Input: stones = [2,7,4,1,8,1]
Output: 1
Explanation: 
We combine 7 and 8 to get 1 so the array converts to [2,4,1,1,1] then,
we combine 2 and 4 to get 2 so the array converts to [2,1,1,1] then,
we combine 2 and 1 to get 1 so the array converts to [1,1,1] then,
we combine 1 and 1 to get 0 so the array converts to [1] then that's the value of the last stone.

Example 2:

plain text

Input: stones = [1]
Output: 1

–
1 <= stones.length <= 30
–
1 <= stones[i] <= 1000

Constraints:

## notes

### Intuition

We want to grab the two largest stones on every iteration.

### Implementation

To efficiently grab the two largest stones on every iteration, we can use a max heap.

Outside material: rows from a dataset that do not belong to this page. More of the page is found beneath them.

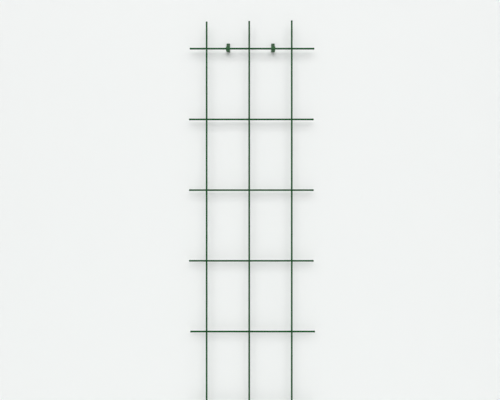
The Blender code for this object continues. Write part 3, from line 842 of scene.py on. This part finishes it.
def corner_cutters(holders, lip_front, top, radius, near, far):
    """What rounds the two top corners of a face seen from the front, between two distances."""
    half = holders.plate_width / 2
    outer, upper = half + BACK, top + BACK
    outline = arc((half - radius, top - radius), radius, 0, 90)
    outline += [(half - radius, upper), (outer, upper), (outer, top - radius)]
    cutters = []
    for side in (-1, 1):
        cutter = prism("corner", [(side * a, b) for a, b in outline], "Y", -far, -near)
        for vert in cutter.vertices:
            vert.co.x += side * (half_width(holders, lip_front, -vert.co.y) - half)
        cutters.append(cutter)
    return cutters


def holder_gusset(holders, wires):
    """The rib between the plate and the arm, with a hollow front edge and rounded sides."""
    seat = seat_radius(holders, wires)
    plate, base = holders.plate_thickness, holders.arm_top
    end = wires.stand_off - seat - holders.seat_back - GUSSET_SHORT
    outline = [(plate / 2, base - plate / 2), (end, base - plate / 2), (end, base)]
    for step in range(1, GUSSET_STEPS):
        angle = math.pi / 2 * step / GUSSET_STEPS
        height = base + holders.gusset_rise * (1 - math.cos(angle))
        outline.append((end - (end - plate) * math.sin(angle), height))
    rise = base + holders.gusset_rise
    outline += [(plate, rise), (plate / 2, rise)]
    return worked(side_prism("gusset", outline, holders.gusset), ("BEVEL", GUSSET_EDGE))


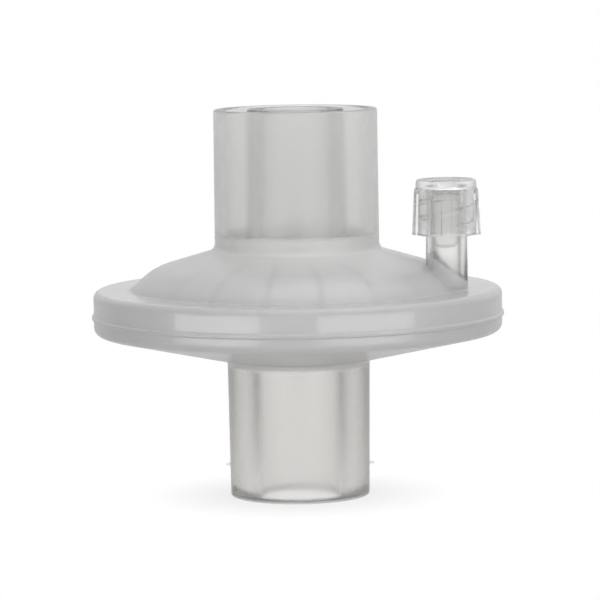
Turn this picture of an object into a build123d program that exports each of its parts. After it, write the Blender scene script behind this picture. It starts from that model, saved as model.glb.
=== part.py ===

Start by initializing our max heap. In Python, the standard heap is a min heap so we can negate each value to make it a max heap.

Next, we iterate while the max heap has at least 2 elements:

–
Pop the two largest elements off the max heap, x and y (must be negated to get the actual values)
–
If x > y, swap them
–
If x == y, continue to the next iteration, no new stones added (both destroyed)
–
Otherwise, add y-x to the heap (must be negated to maintain max heap property)

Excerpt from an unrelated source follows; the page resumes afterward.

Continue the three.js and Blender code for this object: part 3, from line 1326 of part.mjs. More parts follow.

When the iteration completes, we either have 1 or 0 elements in the max heap, return the element or 0 if its empty.

### Edge-cases

Remember to negate when adding and negate when popping from the heap to ensure the max heap property is satisfied and we are comparing the actual stone values.

–
Time: O(n log n), we iterate over all stones once and in each iteration we are popping from the heap which is O(log n).
–
Space: O(n), the max heap will start with all elements.

### Complexity

## solution

python

from typing import List
import heapq

class Solution:
    def lastStoneWeight(self, stones: List[int]) -> int:
        max_heap = []
        for stone in stones:
            heapq.heappush(max_heap, -stone)

        while len(max_heap) > 1:
            x, y = -heapq.heappop(max_heap), -heapq.heappop(max_heap)
            if x > y:
                x, y = y, x
            if x == y:
                continue
            else:
                heapq.heappush(max_heap, -(y-x))

        return -max_heap[0] if max_heap else 0



if __name__ == "__main__":
    # Include one-off tests here or debugging logic that can be run by running this file
    # e.g. print(solution.two_sum([1, 2, 3, 4], 3))
    solution = Solution()

--EOF--